10. Culver’s root, as the tall, slender, pollinator-friendly flower spires of Veronicastrum virginicum are commonly known, appear from July to September and are great for adding elegant height, vertical structure and subtle colour to a planting scheme. This hardy perennial reaches an average height and spread of 120-50 x 60-90cm, and is happy in sun or light shade and in a wide range of soils as long as they remain sufficiently moist. Of the many varieties available, look out for V. 'Pink Glow' (silver-pink); 'Erica' (pale pink-red); and 'Diana' (white).

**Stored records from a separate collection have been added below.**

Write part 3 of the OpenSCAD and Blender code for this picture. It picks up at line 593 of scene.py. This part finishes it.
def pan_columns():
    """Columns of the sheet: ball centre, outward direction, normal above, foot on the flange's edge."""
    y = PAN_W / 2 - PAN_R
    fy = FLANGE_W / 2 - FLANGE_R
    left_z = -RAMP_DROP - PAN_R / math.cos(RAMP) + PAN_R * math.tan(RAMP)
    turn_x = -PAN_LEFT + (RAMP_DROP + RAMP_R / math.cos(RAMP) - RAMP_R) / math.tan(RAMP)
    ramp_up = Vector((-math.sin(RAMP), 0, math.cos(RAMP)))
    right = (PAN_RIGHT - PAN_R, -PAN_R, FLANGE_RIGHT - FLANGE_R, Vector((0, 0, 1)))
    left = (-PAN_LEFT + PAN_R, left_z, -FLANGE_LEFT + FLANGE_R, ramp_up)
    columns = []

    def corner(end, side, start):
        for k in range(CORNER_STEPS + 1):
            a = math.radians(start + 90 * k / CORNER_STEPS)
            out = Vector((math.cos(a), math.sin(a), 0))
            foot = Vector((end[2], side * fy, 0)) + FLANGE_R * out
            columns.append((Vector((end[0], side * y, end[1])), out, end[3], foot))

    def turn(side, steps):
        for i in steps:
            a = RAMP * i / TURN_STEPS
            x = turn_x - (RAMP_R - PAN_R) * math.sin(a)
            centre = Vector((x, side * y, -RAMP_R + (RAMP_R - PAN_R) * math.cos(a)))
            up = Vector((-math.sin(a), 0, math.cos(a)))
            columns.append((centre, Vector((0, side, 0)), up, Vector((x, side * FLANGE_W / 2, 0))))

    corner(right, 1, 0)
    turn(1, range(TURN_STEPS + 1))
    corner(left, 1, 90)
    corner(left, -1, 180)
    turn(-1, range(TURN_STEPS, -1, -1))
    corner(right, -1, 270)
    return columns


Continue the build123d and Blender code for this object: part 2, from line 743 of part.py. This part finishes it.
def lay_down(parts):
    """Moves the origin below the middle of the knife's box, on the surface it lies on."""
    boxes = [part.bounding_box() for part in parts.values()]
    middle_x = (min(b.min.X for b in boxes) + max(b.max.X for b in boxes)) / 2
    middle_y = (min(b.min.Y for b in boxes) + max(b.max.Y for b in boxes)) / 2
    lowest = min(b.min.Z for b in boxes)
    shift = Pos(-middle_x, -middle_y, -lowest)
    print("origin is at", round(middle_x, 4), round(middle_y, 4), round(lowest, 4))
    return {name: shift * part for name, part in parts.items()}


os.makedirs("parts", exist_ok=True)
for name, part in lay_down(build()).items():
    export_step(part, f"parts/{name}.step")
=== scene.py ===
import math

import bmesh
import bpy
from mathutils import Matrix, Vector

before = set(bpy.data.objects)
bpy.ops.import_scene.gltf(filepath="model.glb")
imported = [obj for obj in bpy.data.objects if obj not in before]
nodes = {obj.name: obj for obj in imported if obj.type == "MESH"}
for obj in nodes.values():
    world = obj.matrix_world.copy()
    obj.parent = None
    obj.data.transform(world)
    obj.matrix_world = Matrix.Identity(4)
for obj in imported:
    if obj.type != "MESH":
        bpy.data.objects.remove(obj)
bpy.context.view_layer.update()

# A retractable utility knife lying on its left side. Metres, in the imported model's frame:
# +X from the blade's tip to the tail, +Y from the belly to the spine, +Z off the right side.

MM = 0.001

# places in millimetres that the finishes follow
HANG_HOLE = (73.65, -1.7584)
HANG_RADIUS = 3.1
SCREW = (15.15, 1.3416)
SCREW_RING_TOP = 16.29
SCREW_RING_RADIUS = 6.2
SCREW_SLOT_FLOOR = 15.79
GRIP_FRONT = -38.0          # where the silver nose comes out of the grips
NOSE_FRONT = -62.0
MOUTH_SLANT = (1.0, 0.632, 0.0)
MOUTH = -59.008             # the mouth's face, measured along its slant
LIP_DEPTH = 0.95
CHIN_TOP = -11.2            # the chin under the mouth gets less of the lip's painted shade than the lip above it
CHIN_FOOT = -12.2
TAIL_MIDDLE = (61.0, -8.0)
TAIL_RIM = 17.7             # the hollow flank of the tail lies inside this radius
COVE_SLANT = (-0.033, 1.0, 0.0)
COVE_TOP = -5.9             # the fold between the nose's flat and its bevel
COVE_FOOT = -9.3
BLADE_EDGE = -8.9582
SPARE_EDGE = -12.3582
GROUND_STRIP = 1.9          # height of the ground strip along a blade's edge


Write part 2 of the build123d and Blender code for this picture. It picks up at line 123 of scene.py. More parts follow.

Recommended seed and plant stockists of the plants listed above include most good Irish garden centres as well as the following specialist suppliers: mountvenusnursery.com; kilmurrynursery.com; camolinpottingshed.com; ballyrobertgardens.com; seedaholic.com; mrmiddleton.com.

This Week in the Garden

Don’t make the mistake of assuming that summer showers will be enough to water young plants in hanging baskets. Photograph: Getty
Don’t make the mistake of assuming that summer showers will be enough to water young plants in hanging baskets. Photograph: Getty

Don’t make the mistake of assuming that summer showers will be enough to water young plants growing in pots or hanging baskets. Instead it’s a good idea to gently stick your finger into the compost to check that it’s sufficiently damp. With larger pots and containers, make sure to give them enough water for it to gently soak right through to the base of the container. If in doubt, it’s a good idea to bottom-water by temporarily placing the base of the container to soak in a shallow saucer or tray of water so that the compost can easily wick it up.

Quickly revive tatty-looking lawns by neatening up the edges with an edging iron or a sharp spade. For properly straight lines, use a plank of wood or a taut piece of garden string as a guide.